Work required – Transcribe precisely those lines of the listing that fall between the line containing "cad_parts[node].hide_render = cad_parts[node].hide_viewport" and the last line, inclusive of both.
----- Data extract
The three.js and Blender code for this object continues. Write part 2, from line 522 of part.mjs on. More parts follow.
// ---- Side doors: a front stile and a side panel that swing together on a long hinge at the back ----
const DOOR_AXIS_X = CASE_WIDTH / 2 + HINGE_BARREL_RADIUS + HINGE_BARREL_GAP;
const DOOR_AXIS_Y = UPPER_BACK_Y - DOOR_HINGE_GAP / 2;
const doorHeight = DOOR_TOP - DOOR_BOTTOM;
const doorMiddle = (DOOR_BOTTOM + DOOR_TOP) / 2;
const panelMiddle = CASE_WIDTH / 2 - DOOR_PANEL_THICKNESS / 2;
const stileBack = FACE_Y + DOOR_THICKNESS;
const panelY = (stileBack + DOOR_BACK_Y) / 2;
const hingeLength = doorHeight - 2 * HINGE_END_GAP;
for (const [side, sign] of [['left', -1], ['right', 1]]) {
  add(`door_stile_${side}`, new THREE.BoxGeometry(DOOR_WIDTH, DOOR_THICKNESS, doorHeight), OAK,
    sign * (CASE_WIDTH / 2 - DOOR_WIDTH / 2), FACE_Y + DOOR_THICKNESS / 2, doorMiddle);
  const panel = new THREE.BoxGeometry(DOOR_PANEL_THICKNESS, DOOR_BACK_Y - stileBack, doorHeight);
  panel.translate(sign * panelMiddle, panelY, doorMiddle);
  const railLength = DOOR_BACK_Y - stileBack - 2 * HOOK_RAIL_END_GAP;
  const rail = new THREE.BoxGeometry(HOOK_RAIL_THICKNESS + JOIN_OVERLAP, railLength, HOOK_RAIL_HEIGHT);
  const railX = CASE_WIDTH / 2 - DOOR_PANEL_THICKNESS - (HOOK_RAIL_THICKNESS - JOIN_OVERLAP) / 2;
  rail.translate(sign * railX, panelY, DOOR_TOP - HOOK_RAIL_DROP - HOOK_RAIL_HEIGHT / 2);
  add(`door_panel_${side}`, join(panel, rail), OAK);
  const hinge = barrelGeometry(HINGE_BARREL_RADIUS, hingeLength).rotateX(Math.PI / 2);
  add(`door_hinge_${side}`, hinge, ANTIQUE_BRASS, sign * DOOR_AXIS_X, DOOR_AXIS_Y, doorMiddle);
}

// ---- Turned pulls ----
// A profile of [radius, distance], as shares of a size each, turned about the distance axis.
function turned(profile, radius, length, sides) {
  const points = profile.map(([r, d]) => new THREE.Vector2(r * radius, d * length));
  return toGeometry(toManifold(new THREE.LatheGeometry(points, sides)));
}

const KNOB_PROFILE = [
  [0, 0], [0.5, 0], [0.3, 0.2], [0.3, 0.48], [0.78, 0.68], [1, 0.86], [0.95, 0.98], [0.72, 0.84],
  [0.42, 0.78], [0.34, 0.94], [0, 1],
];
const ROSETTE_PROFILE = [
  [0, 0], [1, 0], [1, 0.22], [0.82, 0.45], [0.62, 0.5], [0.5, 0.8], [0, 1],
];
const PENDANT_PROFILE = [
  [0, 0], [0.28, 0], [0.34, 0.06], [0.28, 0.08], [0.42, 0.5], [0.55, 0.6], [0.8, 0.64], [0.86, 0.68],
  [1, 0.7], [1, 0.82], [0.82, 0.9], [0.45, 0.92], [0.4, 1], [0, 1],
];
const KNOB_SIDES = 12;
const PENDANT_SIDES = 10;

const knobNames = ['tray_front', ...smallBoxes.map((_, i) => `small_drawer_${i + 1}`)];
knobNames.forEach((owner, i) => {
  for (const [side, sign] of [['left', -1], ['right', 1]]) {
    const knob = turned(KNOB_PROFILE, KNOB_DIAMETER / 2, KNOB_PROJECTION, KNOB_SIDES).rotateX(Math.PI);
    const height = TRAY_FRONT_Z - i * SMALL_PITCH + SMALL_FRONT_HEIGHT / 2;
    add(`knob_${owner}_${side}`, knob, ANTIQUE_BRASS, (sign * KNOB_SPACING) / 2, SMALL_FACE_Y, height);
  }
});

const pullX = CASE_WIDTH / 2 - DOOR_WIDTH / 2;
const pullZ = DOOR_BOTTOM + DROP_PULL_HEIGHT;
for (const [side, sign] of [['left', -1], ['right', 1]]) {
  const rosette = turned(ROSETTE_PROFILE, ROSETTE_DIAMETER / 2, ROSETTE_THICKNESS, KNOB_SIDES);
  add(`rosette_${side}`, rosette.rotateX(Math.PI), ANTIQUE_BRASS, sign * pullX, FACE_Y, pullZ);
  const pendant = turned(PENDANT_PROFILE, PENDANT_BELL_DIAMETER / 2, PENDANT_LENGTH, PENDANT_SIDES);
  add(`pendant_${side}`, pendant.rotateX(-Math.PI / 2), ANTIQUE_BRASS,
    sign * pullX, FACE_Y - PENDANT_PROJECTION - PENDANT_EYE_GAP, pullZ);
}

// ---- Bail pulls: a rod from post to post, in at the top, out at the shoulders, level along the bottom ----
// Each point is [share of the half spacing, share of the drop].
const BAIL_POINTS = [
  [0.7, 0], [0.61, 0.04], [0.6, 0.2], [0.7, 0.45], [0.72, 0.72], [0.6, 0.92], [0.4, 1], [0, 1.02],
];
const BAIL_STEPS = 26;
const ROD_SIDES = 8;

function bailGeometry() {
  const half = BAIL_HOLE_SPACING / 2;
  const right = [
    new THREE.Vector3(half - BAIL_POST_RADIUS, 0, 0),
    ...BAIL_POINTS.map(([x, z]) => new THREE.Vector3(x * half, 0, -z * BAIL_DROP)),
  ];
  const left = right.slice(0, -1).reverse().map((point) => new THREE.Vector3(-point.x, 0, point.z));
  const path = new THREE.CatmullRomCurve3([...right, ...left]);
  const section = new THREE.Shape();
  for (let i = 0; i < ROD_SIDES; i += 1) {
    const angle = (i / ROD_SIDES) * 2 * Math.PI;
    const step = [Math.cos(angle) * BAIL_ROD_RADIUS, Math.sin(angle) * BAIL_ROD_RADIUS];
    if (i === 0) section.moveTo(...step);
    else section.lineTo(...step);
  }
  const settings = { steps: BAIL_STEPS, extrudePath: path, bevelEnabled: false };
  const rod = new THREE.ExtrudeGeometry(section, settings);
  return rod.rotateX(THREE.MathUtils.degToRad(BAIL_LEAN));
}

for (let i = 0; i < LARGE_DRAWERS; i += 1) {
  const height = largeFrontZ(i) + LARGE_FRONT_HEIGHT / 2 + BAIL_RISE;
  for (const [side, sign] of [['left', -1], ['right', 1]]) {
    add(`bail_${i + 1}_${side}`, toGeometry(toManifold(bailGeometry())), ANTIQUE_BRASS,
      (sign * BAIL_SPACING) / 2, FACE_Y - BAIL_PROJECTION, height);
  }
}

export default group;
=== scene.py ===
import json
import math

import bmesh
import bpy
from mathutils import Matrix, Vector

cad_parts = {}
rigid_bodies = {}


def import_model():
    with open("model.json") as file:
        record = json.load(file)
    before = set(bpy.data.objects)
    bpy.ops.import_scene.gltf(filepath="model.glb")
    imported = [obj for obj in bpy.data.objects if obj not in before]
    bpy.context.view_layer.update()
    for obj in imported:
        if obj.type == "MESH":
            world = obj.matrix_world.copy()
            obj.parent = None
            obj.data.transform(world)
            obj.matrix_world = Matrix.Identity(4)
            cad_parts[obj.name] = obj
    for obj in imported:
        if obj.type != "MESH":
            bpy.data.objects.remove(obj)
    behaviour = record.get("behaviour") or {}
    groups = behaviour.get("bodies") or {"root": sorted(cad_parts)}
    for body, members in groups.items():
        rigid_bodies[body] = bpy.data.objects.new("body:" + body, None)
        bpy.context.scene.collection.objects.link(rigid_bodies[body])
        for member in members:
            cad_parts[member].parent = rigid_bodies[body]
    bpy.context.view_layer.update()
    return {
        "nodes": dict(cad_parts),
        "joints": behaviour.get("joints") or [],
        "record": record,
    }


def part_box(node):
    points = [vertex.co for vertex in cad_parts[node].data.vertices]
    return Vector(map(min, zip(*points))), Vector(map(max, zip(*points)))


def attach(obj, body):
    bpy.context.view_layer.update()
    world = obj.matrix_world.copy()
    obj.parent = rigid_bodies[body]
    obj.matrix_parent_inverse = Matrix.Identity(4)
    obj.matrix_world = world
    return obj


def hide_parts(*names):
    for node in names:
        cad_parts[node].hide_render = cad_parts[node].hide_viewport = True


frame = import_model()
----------
Correct answer –
        cad_parts[node].hide_render = cad_parts[node].hide_viewport = True


frame = import_model()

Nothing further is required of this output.